Simard was doing research for his dissertation when he began compiling evidence that northern judges had cited slave cases in the 19th century. He discovered that these citations were more numerous, widespread and recent than he imagined.

“I kept digging and digging and digging and realizing that this wasn’t something just one judge did or some very racist judge or something,” Simard said. “This was just a basic feature of the legal system and it really shocked me, really surprised me.”

More than 12,000 slavery rulings have been identified to date by Simard’s team, which then searches for citations.

And yet many lawyers and judges are either unaware of these origins or don’t think it matters that enslaved humans were the property in question, and consider them “just like regular law,” Simard said. “Not only are we ratifying their treatment as property in the past but also continuing to treat them as property in the present.”

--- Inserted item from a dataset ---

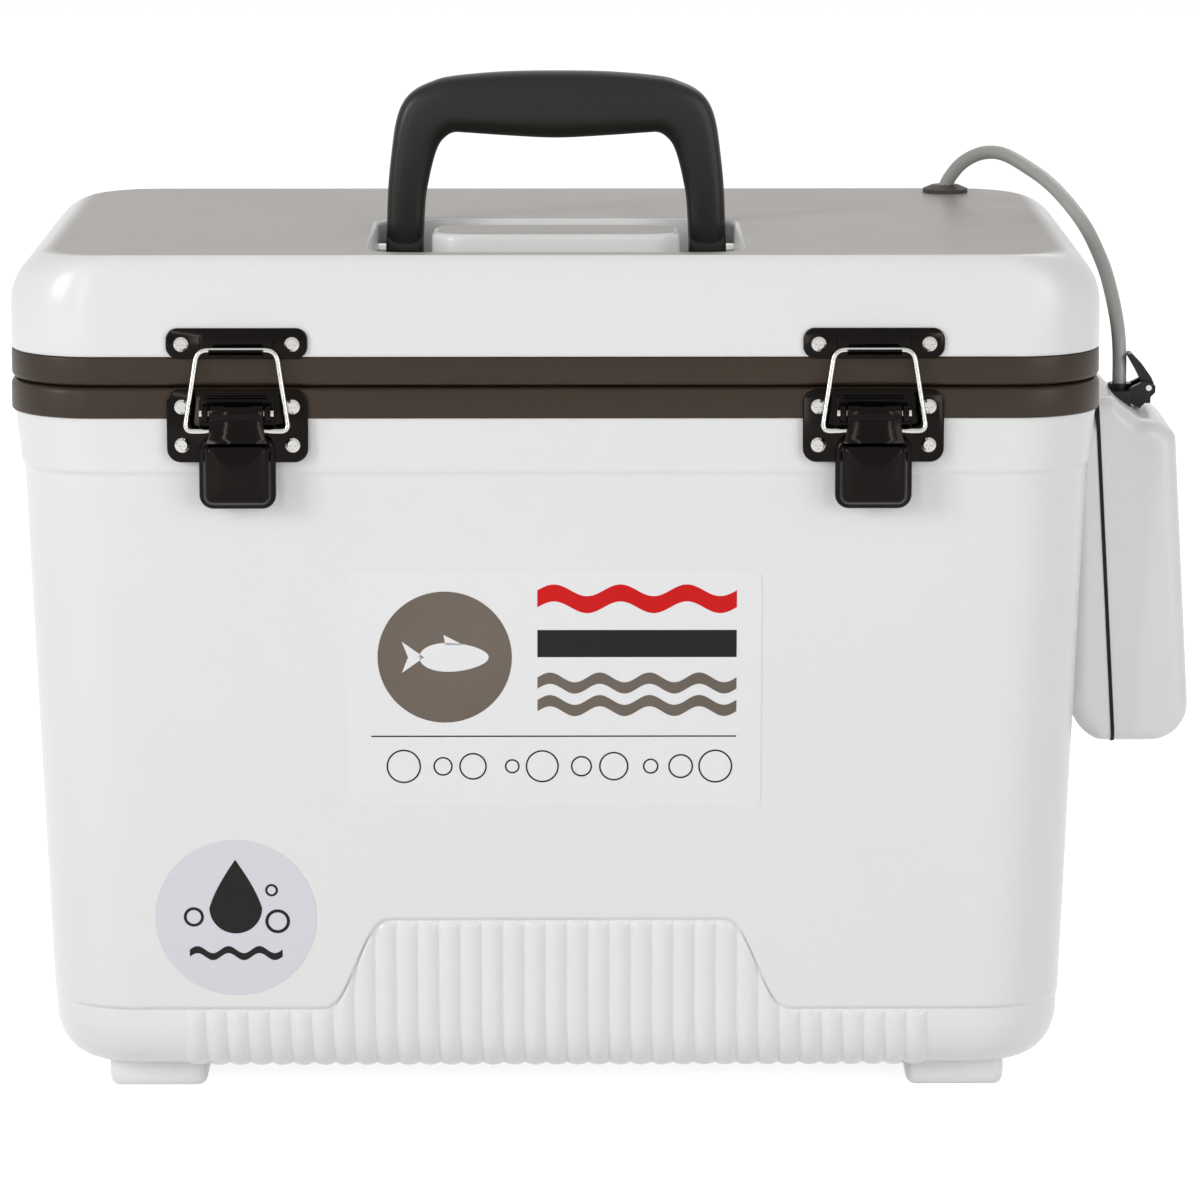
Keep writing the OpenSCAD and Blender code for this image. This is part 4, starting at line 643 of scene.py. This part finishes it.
def lever(cx):
    top, low = LEVER_Z - 10.4, LEVER_Z - 41.5
    mid, h = (top + low) / 2, (top - low) / 2
    back = -LEVER_Y - 4
    levels = [(i, back + s) for i, s in
              ((1.2, 0.2), (0.3, 0), (0, 0.5), (0, 1.6), (0.5, 2.3), (1.3, 2.7), (1.9, 3.2), (2.3, 4.4),
               (2.8, 5.8), (3.6, 7.0), (4.8, 7.8), (6.6, 8.3), (9.0, 8.7), (12.0, 9.0))]
    parts = [facing(skin(pressed(16.4, h, 6, mid, levels)), cx)]
    # Barrel and neck
    prof = [(-11.65, 1.7), (-11.65, 3.8), (-11.2, 4.2), (11.2, 4.2), (11.65, 3.8), (11.65, 1.7)]
    parts.append(lathe_x([(cx + x, r) for x, r in prof], LEVER_Y, LEVER_Z, 32))
    rings = []
    for drop, hw, y0, y1 in ((0, 11.6, 2.9, 2.7), (5, 11.6, 2.9, 2.8), (8, 11.8, 2.9, 3.0),
                             (10.6, 12.6, 3.2, 3.3), (12.5, 13.6, 3.4, 3.4)):
        rings.append([(cx + x, LEVER_Y + y, LEVER_Z - drop) for x, y in
                      [(-hw + 0.6, y0), (hw - 0.6, y0), (hw, y0 - 0.6), (hw, -y1 + 0.6), (hw - 0.6, -y1),
                       (-hw + 0.6, -y1), (-hw, -y1 + 0.6), (-hw, y0 - 0.6)]])
    parts.append(skin(rings))
    return joined(*parts)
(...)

Noting how to move forward

Simard’s team successfully lobbied the editors of The Bluebook, a guide to citations used by the legal profession, to require case notations such as “enslaved party” or “enslaved person at issue.”

“I think just eliminating these cases is impossible,” Simard said. “I think the best approach that lawyers and judges can take is to be thoughtful when they find these cases and cite these cases and to consider whether the law that these cases stand for is still good or not.”

Dylan Penningroth, a professor of law and history at the University of California-Berkeley, agreed.

“These slavery cases are everywhere,” Penningroth said. “How are we ever going to get them all off the book? One answer is you don’t really have to. If lawyers stop relying on these cases, they lose their power.”

Identifying those cases should keep their origins and intents on the minds of judges and litigators, according to Michigan Appeals Court Judge Adrienne Young. She said, “the real harm is in failing to acknowledge the horrific history.”